Бабушка часто рассказывала мне, как они были в эвакуации в Кирове. Дед, уже тогда работавший в Моссовете как ценный специалист по строительному лесу, должен был оставаться в Москве, а семью отправил. Случилось это осенью 1941 года. В самом начале войны они переселились на дачу в Малаховку, наивно считая, что пересидят там трудные месяцы – о годах никто тогда не думал. Они набили сарай дровами, что при дедовых связях было несложно, сделали всякие продовольственные запасы и купили козу. Козу, правда, вскоре продали: кроме домработницы, никто подхода к ней так и не нашел, а молоко и той не нравилось. Когда все-таки зашла речь об эвакуации, бабушка деловито собралась в дорогу. На ней была большая семья (а ей было-то всего тридцать четыре года – немного, как я теперь понимаю): пятнадцатилетняя дочь – моя мама, двухлетний сын и старая мать, моя прабабушка. Она очень болела и там, в эвакуации, и умерла. Прабабушку звали Бетти, и я много лет была уверена, что это уменьшительное от имени Елизавета, но оказалось, что она так звалась по паспорту. Она была рижанка, родным ее языком был немецкий, на нем она по преимуществу говорила со всеми в семье, что с началом войны пришлось скрывать. Это, кстати, определило выбор вуза для мамы – разговорным немецким она владела в совершенстве, дорога на романо-германское отделение открыта. И хотя к моменту ее поступления в Московский университет еще не была провозглашена ГДР, пропаганда в советской зоне оккупации работала на полную мощность, специалисты были нужны. Мама, например, защищала диплом по творчеству немецкой писательницы-коммунистки Анны Зегерс.
В эвакуации пришлось несладко. Маме моей было пятнадцать, по тем временам и обстоятельствам – едва ли не взрослый человек, но она была любимицей отца, избалованной белоручкой, и годилась только на то, чтобы менять на рынке привезенные отрезы ситца и связанные бабушкой носки на круги замороженного молока. К тому же она вскоре заболела крупозным воспалением легких, причем это совпало с тяжелой болезнью и смертью Бетти.

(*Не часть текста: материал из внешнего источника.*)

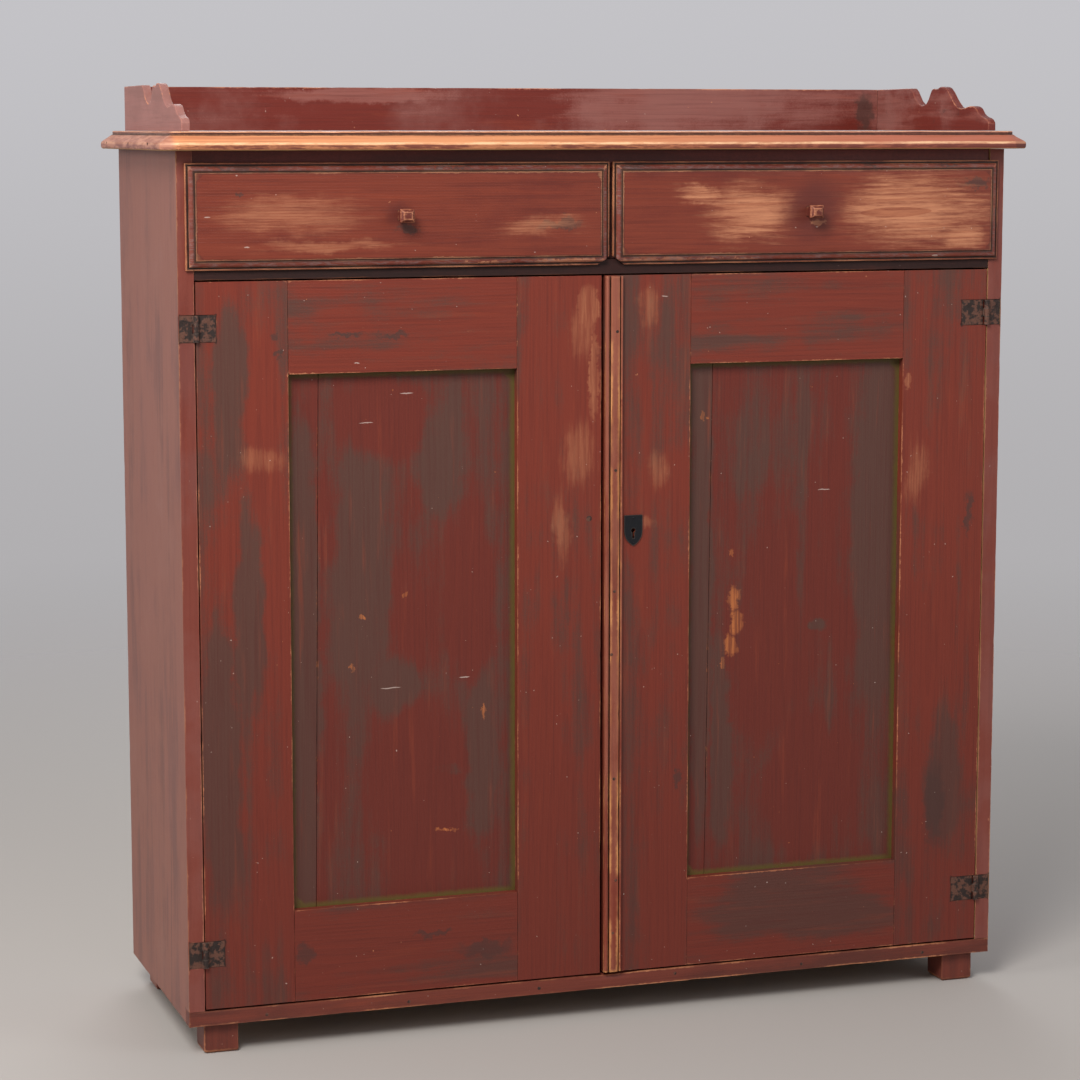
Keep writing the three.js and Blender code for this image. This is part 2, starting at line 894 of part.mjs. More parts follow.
function makeLock(meetEdge, keyX) {
  const half = escutcheonWidth / 2;
  const low = keyholeHeight - escutcheonHeight / 2;
  const high = keyholeHeight + escutcheonHeight / 2;
  const shield = new THREE.Shape();
  shield.moveTo(keyX, low);
  shield.quadraticCurveTo(keyX + half, low + escutcheonHeight / 6, keyX + half, keyholeHeight);
  shield.lineTo(keyX + half, high);
  shield.lineTo(keyX - half, high);
  shield.lineTo(keyX - half, keyholeHeight);
  shield.quadraticCurveTo(keyX - half, low + escutcheonHeight / 6, keyX, low);
  const plate = sheet(shield, -fit - escutcheonThickness, -fit, roundSteps / 2);
  const opening = keyholeCut(keyX, -overrun, doorThickness);
  addPiece("escutcheon", "blackIron", shaped(plate, [], [opening]));

  const caseFront = doorThickness + fit;
  const caseLeft = meetEdge + lockCaseMargin;
  const boltFront = caseFront + boltSetback;
  const channel = block(
    caseLeft - overrun,
    caseLeft + boltLength + runningGap,
    boltFront - runningGap,
    boltFront + boltThickness + runningGap,
    keyholeHeight - boltHeight / 2 - runningGap,
    keyholeHeight + boltHeight / 2 + runningGap,
  );
  const casing = block(
    caseLeft,
    caseLeft + lockCaseWidth,
    caseFront,
    caseFront + lockCaseThickness,
    keyholeHeight - lockCaseHeight / 2,
    keyholeHeight + lockCaseHeight / 2,
  );
  const keyway = keyholeCut(keyX, caseFront - overrun, boltFront);
  addPiece("lock_case", "oldIron", shaped(casing, [], [channel, keyway]));
  const bolt = block(
    caseLeft,
    caseLeft + boltLength,
    boltFront,
    boltFront + boltThickness,
    keyholeHeight - boltHeight / 2,
    keyholeHeight + boltHeight / 2,
  );
  addPiece("lock_bolt", "oldIron", bolt);
}

function makeTurnButton(meetEdge, stileWidth) {
  const x = meetEdge - stileWidth / 2;
  const z = doorTop - buttonDrop;
  const front = doorThickness + fit;
  const straight = (buttonLength - buttonWidth) / 2;
  const outline = new THREE.Shape();
  outline.absarc(x + straight, z, buttonWidth / 2, -Math.PI / 2, Math.PI / 2);
  outline.absarc(x - straight, z, buttonWidth / 2, Math.PI / 2, (3 * Math.PI) / 2);
  outline.closePath();
  const head = new THREE.Shape();
  head.absarc(x, z, screwRadius, 0, 2 * Math.PI);
  const back = front + buttonThickness;
  const screw = sheet(head, back - screwHead, back + screwHead);
  addPiece("turn_button", "rawPine", shaped(sheet(outline, front, back), [screw], []));
}

for (const [word, hand] of Object.entries(hands)) {
  makeSide(word, hand);
  makeDrawer(word, hand);
}
makeLyingBoards();
makeRails();
makePartition();
makeBack();
makeFeet();
makeTop();
makeGallery();

const leftMeetEdge = makeDoor("left", hands.left, {
  hingeStile: leftHingeStile,
  meetingStile: leftMeetingStile,
  crackTop: leftCrackTop,
  crackBottom: leftCrackBottom,
  leafWidth: leftDoorLeaf,
  stileCuts: [],
});
makeTurnButton(leftMeetEdge, leftMeetingStile);

const rightEdge = doorMeetingOffset + doorMeetingGap / 2;
const keyholeX = rightEdge + stripWidth + escutcheonGap + escutcheonWidth / 2;
makeDoor("right", hands.right, {
  hingeStile: rightHingeStile,
  meetingStile: rightMeetingStile,
  crackTop: rightCrackTop,
  crackBottom: rightCrackBottom,
  leafWidth: rightDoorLeaf,
  stileCuts: [keyholeCut(keyholeX, -overrun, doorThickness + overrun)],
});
makeStrip(rightEdge);
makeLock(rightEdge, keyholeX);

export default cupboard;
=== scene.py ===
import json
import math
import random
import zlib

import bmesh
import bpy
import numpy as np
from mathutils import Euler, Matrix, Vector, noise


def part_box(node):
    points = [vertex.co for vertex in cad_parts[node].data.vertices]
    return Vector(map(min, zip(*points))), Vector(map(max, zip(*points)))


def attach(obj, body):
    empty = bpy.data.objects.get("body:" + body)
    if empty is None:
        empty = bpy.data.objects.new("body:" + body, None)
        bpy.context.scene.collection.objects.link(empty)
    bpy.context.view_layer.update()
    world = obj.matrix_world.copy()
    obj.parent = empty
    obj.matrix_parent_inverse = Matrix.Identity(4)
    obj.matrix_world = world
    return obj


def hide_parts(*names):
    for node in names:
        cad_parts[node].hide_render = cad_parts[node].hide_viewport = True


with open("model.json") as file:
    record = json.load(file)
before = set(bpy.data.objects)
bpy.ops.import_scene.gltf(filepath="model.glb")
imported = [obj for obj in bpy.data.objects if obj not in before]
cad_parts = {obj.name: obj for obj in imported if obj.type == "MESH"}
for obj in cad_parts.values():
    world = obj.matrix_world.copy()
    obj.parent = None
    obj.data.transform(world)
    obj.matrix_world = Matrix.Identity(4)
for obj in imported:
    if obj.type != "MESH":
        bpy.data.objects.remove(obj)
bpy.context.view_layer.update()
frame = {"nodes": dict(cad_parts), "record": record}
nodes = frame["nodes"]
record = frame["record"]
MM = 0.001
X, Y, Z = 0, 1, 2

# Which body each node rides on, and which slot it takes its finish from
body_of_node = {n: body for body, members in record["behaviour"]["bodies"].items() for n in members}
slot_of_node = {part["node"]: part["material_slot"] for part in record["subparts"]}


# Colours
def rgb(red, green, blue):
    """A colour seen on a screen, 0 to 255, as the linear values that a shader takes."""
    shares = (channel / 255 for channel in (red, green, blue))
    return tuple(s / 12.92 if s <= 0.04045 else ((s + 0.055) / 1.055) ** 2.4 for s in shares) + (1.0,)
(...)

Когда отправлялись в эвакуацию, надо было взять с собой минимум вещей. Битва шла за книгу, с которой мама отказалась расстаться, – “Определитель бабочек”. Именно это в какой-то степени примиряло с кошмаром детства, который меня так и не покинул в течение жизни. Коллекции бабочек мама начала собирать еще девочкой, тогда в Подмосковье их было еще много. Лимонницы, капустницы, павлиний глаз, траурница, ночные мотыльки хранились в грубоватых, но застекленных деревянных ящичках. Крымские и кавказские трофеи – уже в более современных витринках. Судя по тому, что они провисели на стене более полувека – нет, кое-какие чуть ли не восемь десятилетий, – не потеряв цвета и формы, препарированы и засушены они были по всем правилам. Располагались они прямо над моей кроватью. Эти распятые трупики, пригвожденные булавками, вызывали у меня ужас. Я их ненавидела. Особенные страдания причинял мне главный хит коллекции, занимавший отдельный киот. Я не могла (точнее, не хотела) запомнить ни русское, ни латинское название бабочки-монстра, для себя считая “мертвой головой” (а может, она ею и была). Приходившие гости восхищались коллекцией: “Прямо живые!” – и это было правдой. Я же, как зомбированная, не смела их снять, пока мама была жива, даже тогда, когда она ослепла, слегла и не смогла бы меня уличить. Но это первое, что я сделала после ее ухода.
Увлечение бабочками идеально вписывалось в мамин характер, превратившись впоследствии в самое главное ее хобби – аранжировку цветов. Но это пришло значительно позднее.
Как ни странно, все началось с сухих степных колючек. Мама привозила их из Коктебеля и Ялты, они висели в связках вверх стеблями, и из-под них долго приходилось выметать серовато-бежевую труху. Потом они воплощались в многоярусные композиции (“Пылесборники” – ворчала тетя Паня), украшали столы, шкафы и подоконники. Ковыль, полынь, перекати-поле и чертополох причудливым образом оказывались элегантными украшениями интерьера.